Goal: Search the material for the word "metres" and copy each line that holds it.

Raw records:

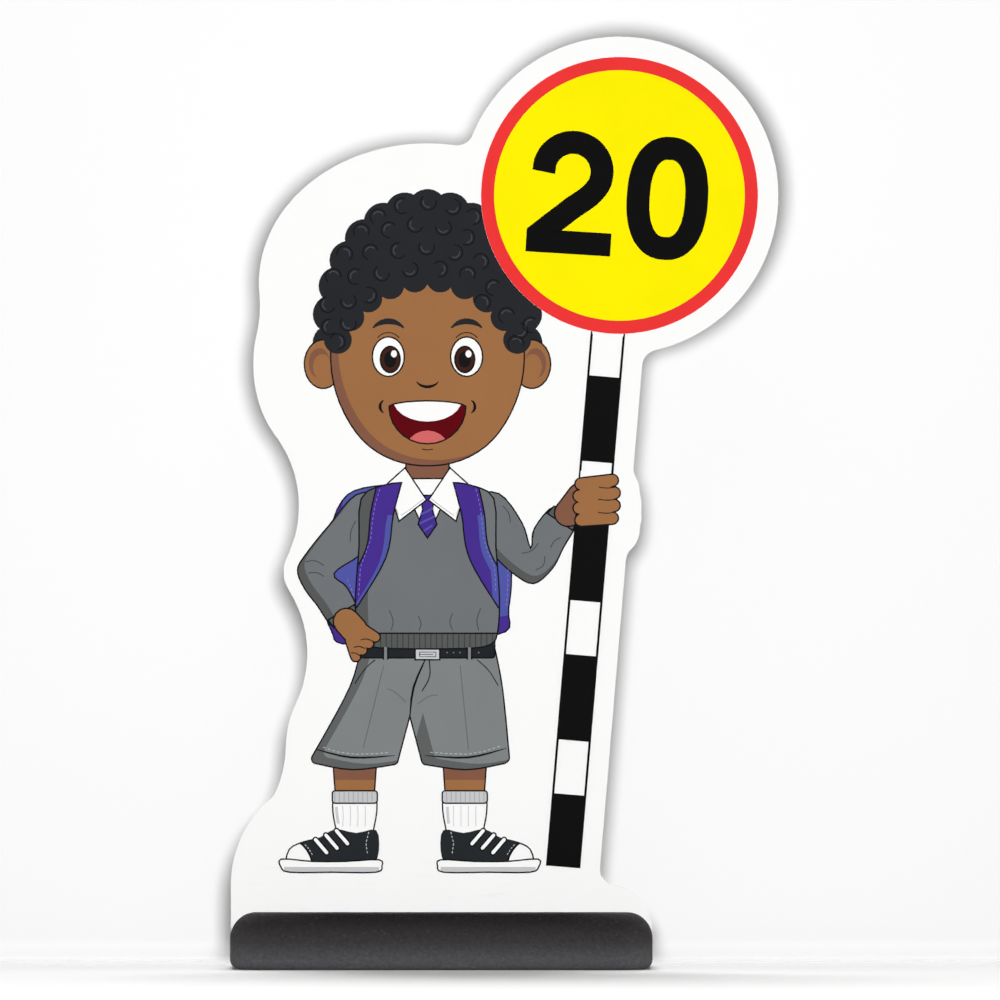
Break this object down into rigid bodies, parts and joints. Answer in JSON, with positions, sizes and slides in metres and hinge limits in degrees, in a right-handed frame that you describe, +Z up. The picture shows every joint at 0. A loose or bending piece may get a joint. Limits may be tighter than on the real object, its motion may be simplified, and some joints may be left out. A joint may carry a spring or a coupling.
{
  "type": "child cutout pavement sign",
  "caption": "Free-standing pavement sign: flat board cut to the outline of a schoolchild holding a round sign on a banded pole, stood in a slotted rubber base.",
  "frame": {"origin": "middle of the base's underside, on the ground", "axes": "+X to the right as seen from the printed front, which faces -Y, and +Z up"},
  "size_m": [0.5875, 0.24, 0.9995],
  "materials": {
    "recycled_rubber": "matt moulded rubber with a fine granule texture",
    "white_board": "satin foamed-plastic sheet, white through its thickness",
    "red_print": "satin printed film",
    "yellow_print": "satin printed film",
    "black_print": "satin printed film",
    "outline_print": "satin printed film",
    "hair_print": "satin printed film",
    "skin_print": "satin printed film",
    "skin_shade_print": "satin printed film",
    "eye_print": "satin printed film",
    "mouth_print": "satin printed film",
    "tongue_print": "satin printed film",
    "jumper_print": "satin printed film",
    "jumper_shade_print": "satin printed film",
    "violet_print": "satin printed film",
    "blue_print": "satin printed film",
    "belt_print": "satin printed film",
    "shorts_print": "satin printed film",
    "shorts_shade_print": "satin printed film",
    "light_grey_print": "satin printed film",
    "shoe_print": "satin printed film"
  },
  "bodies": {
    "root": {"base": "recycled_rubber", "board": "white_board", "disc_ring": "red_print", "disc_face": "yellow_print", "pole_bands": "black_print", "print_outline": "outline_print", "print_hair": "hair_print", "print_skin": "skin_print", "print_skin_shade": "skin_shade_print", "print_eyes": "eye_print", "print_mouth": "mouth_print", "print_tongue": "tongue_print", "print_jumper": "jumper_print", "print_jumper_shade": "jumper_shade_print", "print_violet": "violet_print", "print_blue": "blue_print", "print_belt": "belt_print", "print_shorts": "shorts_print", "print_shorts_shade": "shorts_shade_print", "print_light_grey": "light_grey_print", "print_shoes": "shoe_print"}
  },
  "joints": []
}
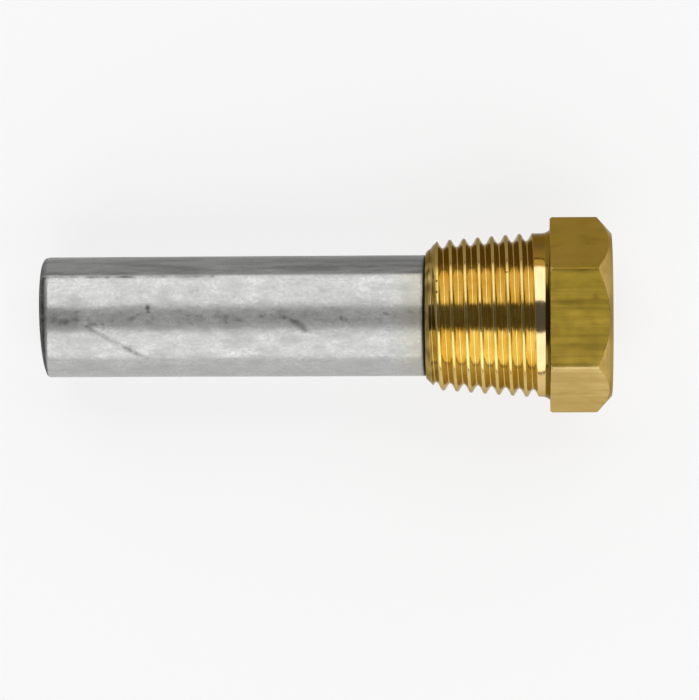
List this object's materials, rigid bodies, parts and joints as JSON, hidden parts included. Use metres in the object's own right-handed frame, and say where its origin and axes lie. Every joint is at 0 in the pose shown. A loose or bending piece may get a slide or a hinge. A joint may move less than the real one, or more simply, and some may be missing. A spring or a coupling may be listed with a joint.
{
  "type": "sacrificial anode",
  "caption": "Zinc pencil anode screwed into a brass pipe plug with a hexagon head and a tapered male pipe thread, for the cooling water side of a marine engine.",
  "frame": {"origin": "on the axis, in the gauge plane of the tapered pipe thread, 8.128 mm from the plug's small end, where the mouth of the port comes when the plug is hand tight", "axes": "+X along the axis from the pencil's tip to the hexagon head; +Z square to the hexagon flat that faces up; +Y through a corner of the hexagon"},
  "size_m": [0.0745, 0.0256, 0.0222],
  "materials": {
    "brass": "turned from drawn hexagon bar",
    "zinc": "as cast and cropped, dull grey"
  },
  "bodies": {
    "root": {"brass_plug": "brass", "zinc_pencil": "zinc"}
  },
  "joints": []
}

==

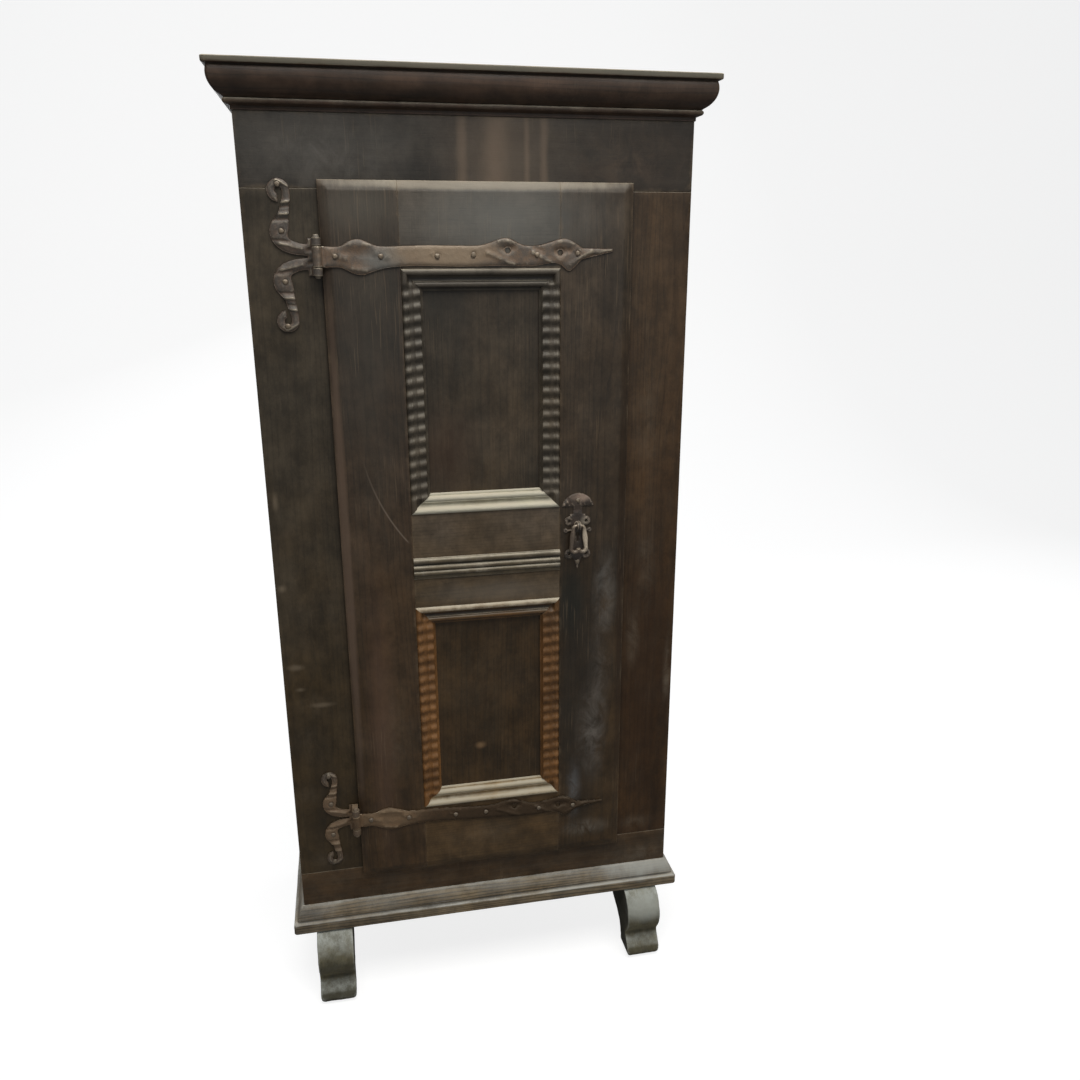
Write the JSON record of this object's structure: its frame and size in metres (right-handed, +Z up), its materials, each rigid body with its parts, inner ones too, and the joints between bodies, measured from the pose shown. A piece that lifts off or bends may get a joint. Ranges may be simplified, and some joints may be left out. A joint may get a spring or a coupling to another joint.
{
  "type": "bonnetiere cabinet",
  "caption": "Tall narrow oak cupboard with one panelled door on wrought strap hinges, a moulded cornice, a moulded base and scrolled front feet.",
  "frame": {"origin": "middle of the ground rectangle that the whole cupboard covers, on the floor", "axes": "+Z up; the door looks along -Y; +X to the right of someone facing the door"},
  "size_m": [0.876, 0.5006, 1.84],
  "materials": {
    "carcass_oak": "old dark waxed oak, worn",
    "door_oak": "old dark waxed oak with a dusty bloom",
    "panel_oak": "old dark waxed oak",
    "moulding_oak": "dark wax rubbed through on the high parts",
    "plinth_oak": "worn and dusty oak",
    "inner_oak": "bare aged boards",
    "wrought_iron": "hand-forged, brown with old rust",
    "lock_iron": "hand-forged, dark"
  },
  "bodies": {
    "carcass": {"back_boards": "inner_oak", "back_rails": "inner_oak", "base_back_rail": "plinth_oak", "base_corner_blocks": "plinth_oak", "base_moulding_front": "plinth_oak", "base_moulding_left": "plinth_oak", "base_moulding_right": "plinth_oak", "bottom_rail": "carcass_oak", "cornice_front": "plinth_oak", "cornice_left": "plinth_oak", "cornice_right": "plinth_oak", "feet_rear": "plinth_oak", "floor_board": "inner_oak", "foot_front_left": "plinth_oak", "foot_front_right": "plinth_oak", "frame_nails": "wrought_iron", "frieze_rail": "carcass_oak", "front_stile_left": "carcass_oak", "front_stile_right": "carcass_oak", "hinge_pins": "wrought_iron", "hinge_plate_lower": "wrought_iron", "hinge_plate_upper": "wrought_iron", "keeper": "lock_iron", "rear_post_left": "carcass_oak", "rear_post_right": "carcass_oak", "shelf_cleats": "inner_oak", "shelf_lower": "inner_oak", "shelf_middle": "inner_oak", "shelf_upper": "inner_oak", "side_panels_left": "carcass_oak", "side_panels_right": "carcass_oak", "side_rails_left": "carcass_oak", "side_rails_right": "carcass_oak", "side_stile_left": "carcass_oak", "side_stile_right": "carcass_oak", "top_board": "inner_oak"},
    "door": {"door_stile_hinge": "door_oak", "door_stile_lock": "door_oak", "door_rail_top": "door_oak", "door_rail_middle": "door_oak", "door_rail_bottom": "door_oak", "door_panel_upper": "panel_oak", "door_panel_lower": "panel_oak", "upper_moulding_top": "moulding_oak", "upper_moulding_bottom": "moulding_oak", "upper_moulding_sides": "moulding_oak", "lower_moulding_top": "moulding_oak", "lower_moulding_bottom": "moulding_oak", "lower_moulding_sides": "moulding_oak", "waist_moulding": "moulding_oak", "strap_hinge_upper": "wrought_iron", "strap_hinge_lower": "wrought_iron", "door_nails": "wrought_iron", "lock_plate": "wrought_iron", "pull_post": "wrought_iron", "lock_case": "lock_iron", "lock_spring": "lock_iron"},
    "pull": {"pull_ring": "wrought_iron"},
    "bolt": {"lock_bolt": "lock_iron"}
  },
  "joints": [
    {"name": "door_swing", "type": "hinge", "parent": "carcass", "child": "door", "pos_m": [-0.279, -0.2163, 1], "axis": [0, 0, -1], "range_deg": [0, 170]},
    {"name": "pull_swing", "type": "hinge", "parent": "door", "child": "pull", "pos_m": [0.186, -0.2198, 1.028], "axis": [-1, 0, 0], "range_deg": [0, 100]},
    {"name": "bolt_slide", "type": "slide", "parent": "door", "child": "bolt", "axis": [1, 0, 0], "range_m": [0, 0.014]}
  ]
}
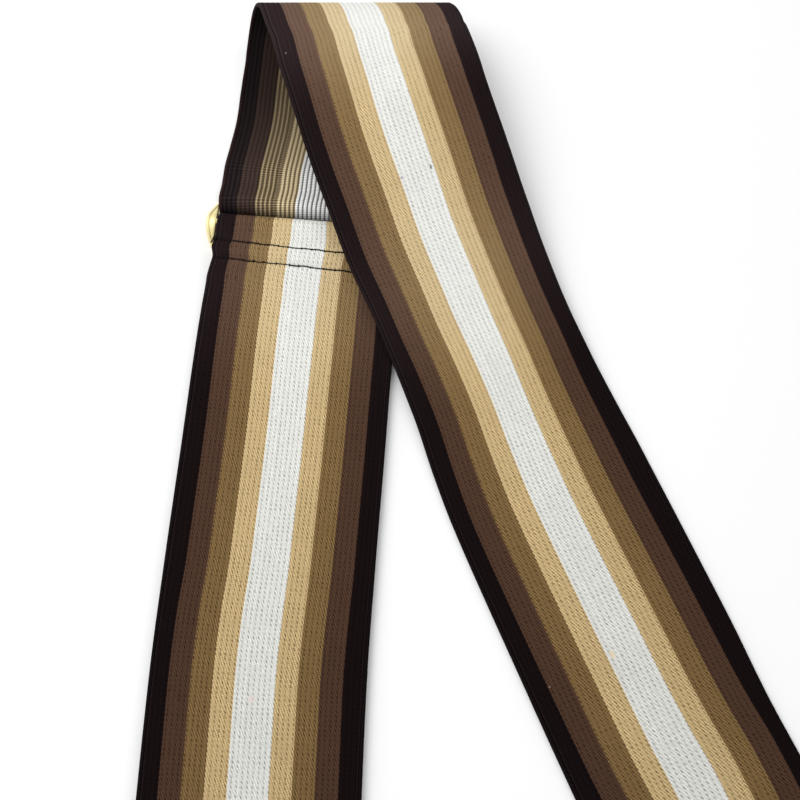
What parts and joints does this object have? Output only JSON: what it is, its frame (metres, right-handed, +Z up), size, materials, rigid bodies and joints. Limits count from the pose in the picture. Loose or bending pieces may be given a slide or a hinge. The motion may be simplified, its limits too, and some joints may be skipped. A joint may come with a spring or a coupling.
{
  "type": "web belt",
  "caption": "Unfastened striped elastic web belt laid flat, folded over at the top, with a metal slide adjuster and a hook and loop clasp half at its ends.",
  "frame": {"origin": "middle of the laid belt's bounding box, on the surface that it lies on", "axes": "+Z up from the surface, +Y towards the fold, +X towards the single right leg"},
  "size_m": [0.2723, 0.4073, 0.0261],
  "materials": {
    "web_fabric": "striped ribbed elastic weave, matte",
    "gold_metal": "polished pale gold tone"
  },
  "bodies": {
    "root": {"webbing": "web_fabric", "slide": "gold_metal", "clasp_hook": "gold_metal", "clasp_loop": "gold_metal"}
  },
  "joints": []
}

Task response:
Break this object down into rigid bodies, parts and joints. Answer in JSON, with positions, sizes and slides in metres and hinge limits in degrees, in a right-handed frame that you describe, +Z up. The picture shows every joint at 0. A loose or bending piece may get a joint. Limits may be tighter than on the real object, its motion may be simplified, and some joints may be left out. A joint may carry a spring or a coupling.
List this object's materials, rigid bodies, parts and joints as JSON, hidden parts included. Use metres in the object's own right-handed frame, and say where its origin and axes lie. Every joint is at 0 in the pose shown. A loose or bending piece may get a slide or a hinge. A joint may move less than the real one, or more simply, and some may be missing. A spring or a coupling may be listed with a joint.
Write the JSON record of this object's structure: its frame and size in metres (right-handed, +Z up), its materials, each rigid body with its parts, inner ones too, and the joints between bodies, measured from the pose shown. A piece that lifts off or bends may get a joint. Ranges may be simplified, and some joints may be left out. A joint may get a spring or a coupling to another joint.
What parts and joints does this object have? Output only JSON: what it is, its frame (metres, right-handed, +Z up), size, materials, rigid bodies and joints. Limits count from the pose in the picture. Loose or bending pieces may be given a slide or a hinge. The motion may be simplified, its limits too, and some joints may be skipped. A joint may come with a spring or a coupling.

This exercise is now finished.